5.3 The SRA considers that the harm or risk of harm is medium. Although this is not the type of breach giving rise to real risks of direct loss to clients, the transactions were of large value and volumes and raised obvious risk factors. Mr Corren's conduct therefore had the potential to cause moderate loss or to have a moderate impact to the reputation of the profession and public confidence in the profession. The Guidance gives this level of impact a score of four.
5.4 The nature and impact scores add up to seven. This places the penalty in Band C. The Guidance indicates a broad penalty bracket of between 16% and 49% of Mr Corren's gross annual income is appropriate.
5.5 The SRA considers that the conduct shows a pattern of misconduct, with multiple payments and receipts being identified as the provision of a banking facility. However, there was no actual harm caused.
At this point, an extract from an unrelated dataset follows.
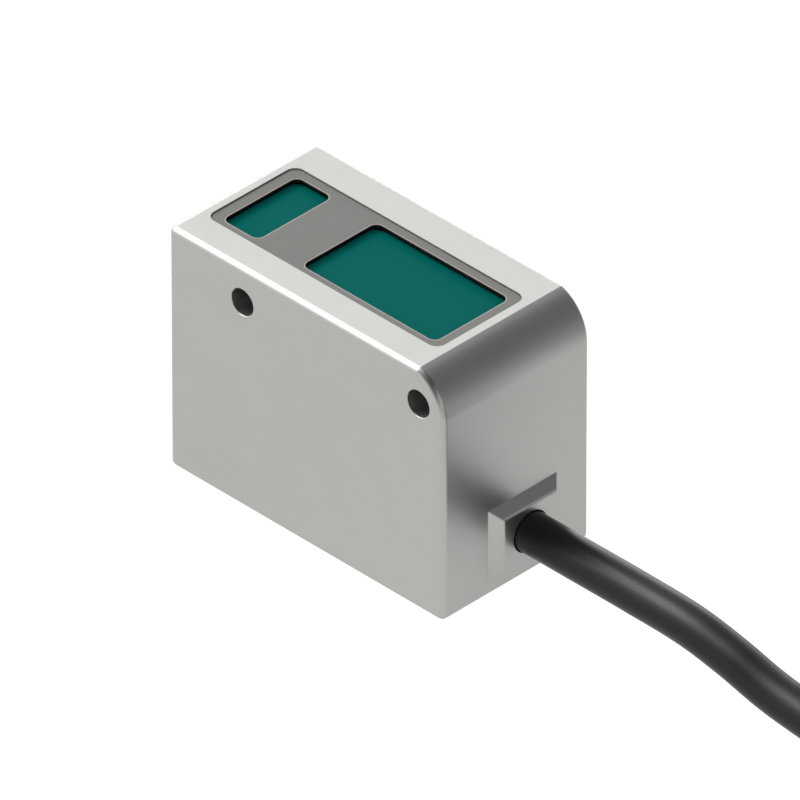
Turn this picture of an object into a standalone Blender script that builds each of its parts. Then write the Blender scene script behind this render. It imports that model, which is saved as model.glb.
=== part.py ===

Therefore, the SRA considers a basic penalty towards the middle of the bracket to be appropriate.
5.6 Based on the evidence Mr Corren has provided of his gross annual income for the most recent tax year, this results in a basic penalty of £15,684.
5.7 The SRA considers that the basic penalty should be reduced to £14,116. This reduction is applicable as Mr Corren has cooperated with our investigation.
5.8 Mr Corren does not appear to have made any financial gain or received any other benefit above the level of the basic penalty as a result of his conduct. Therefore, no adjustment is necessary to remove this and the amount of the fine is £14,116.
6. Publication
6.1 The SRA considers it appropriate that this agreement is published in the interests of transparency in the regulatory and disciplinary process. Mr Corren agrees to the publication of this agreement.
7. Acting in a way which is inconsistent with this agreement
7.1 Mr Corren agrees that he will not deny the admissions made in this agreement or act in any way which is inconsistent with it.
7.2 If Mr Corren denies the admissions or acts in a way which is inconsistent with this agreement, the conduct which is subject to this agreement may be considered further by the SRA. That may result in a disciplinary outcome or a referral to the Solicitors Disciplinary Tribunal on the original facts and allegations.
7.3 Denying the admissions made or acting in a way which is inconsistent with this agreement may also constitute a separate breach of principles 2 and 5 of the Principles and paragraph 7.3 of the Code of Conduct for Solicitors, RELs and RFLs.
8. Costs
8.1 Mr Corren agrees to pay the costs of the SRA's investigation in the sum of £1,350. Such costs are due within 28 days of a statement of costs due being issued by the SRA.